Regardless of the relative safety of our communities’ lead exposure, our industry recognizes that no lead in the atmosphere is safer than minimal lead. We support the Federal Aviation Administration’s Eliminate Aviation Gasoline Lead Emissions initiative, which aims to “eliminate leaded aviation fuels in piston-engine aircraft safely by the end of 2030.”6 While six years may seem sufficient, we face many unique and complex challenges that make such a timeline risky. Our national legislators are keenly aware of that risk, which is why our industry applauds Senator Sullivan’s and Senator Mukowski’s success in extending the transition deadline to 2032 for Alaska. 

Our first hurdle is finding a safe replacement fuel that functions flawlessly in all piston-driven aircraft in Alaska. Our air carriers need evidence that any replacement has been extensively tested in each engine and airframe7 they operate in conditions similar to Alaska’s extreme climate. Only then will they trust it to carry their passengers, crew, and cargo. Practically, this means a replacement fuel must remain viable while stagnating for up to a year in sub-zero temperatures. While the FAA has recently certified a replacement unleaded fuel manufactured in the private sector by General Aviation Modifications, Inc. (GAMI), this certification does not imply adequate testing to ensure safety in our flying environment. Our air carriers and suppliers have been unable to obtain evidence from GAMI of sufficient testing to verify that this new fuel is safe to use in Alaska. 

The next obstacle we face is economic viability. Any increase in aviation fuel costs indirectly translates to increased costs for customers and/or a reduction in air services. According to GAMI, its fuel is forecast to cost $0.70 to $1.05 more per gallon than today’s leaded fuel8. Alaska’s largest consumer uses approximately 1,000,000 gallons of leaded fuel annually, translating to an increased expense of $700,000 to $1,050,000. Smaller air carriers would see annual expense increases of around $35,000 to $52,500. These companies cannot absorb costs of this magnitude. They will be forced to raise seat fares, cargo rates, and fuel delivery fees accordingly and/or reduce services, which means rural Alaskans will wind up paying the price of transitioning to a higher-cost, unleaded aviation fuel. A lead-free future is worth paying for, but how much can we afford? 

Once a safe and economical fuel has been developed, fuel distributors must vet it before delivering it to customers across the state. Distributors must see evidence that the fuel has been thoroughly tested for stability and viability in all fuel tanks, fuel transfer systems, and piston-driven aircraft. No fuel on the market has successfully demonstrated these characteristics to distributors’ satisfaction. When a suitable fuel is developed, distributors will need years to disseminate it throughout Alaska’s vast aviation network. 

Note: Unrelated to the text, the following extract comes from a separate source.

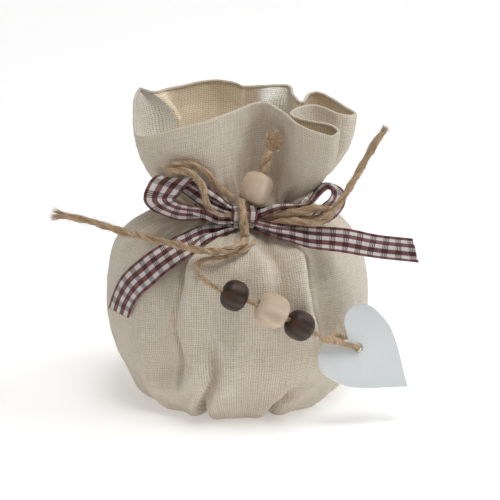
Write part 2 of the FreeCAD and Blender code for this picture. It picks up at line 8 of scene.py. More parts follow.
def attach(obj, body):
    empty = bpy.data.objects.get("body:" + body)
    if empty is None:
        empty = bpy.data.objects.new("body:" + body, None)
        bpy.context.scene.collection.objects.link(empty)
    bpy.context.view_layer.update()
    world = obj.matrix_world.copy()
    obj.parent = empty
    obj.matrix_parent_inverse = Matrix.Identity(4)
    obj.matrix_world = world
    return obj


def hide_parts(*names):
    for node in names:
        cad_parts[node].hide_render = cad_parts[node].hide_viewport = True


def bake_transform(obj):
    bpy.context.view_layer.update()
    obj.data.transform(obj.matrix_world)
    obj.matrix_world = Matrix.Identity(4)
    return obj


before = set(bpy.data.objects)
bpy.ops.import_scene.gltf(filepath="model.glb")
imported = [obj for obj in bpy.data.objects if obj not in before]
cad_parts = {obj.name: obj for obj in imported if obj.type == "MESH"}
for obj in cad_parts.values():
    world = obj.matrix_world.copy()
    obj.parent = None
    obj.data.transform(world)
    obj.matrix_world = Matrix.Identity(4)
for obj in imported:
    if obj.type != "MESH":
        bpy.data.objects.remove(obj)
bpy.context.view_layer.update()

Above all else, our industry values the safety of the Alaskans we serve, our workers, and the public. Our safety professionals have not seen scientific evidence that Alaskans are being exposed to any hazardous amount of lead. Our greatest concerns are the substantial risks and costs of transitioning from a highly reliable fuel to an inadequately proven alternative. The repercussions of mistakes in single-engine aviation are severe, and many Alaskans rely entirely on this industry. We must do everything possible to verify that a replacement fuel is as safe and economical as the leaded fuel we use today. Until that future arrives, we must retain access to the current leaded aviation fuel to ensure the perpetual availability of critical air services throughout Alaska.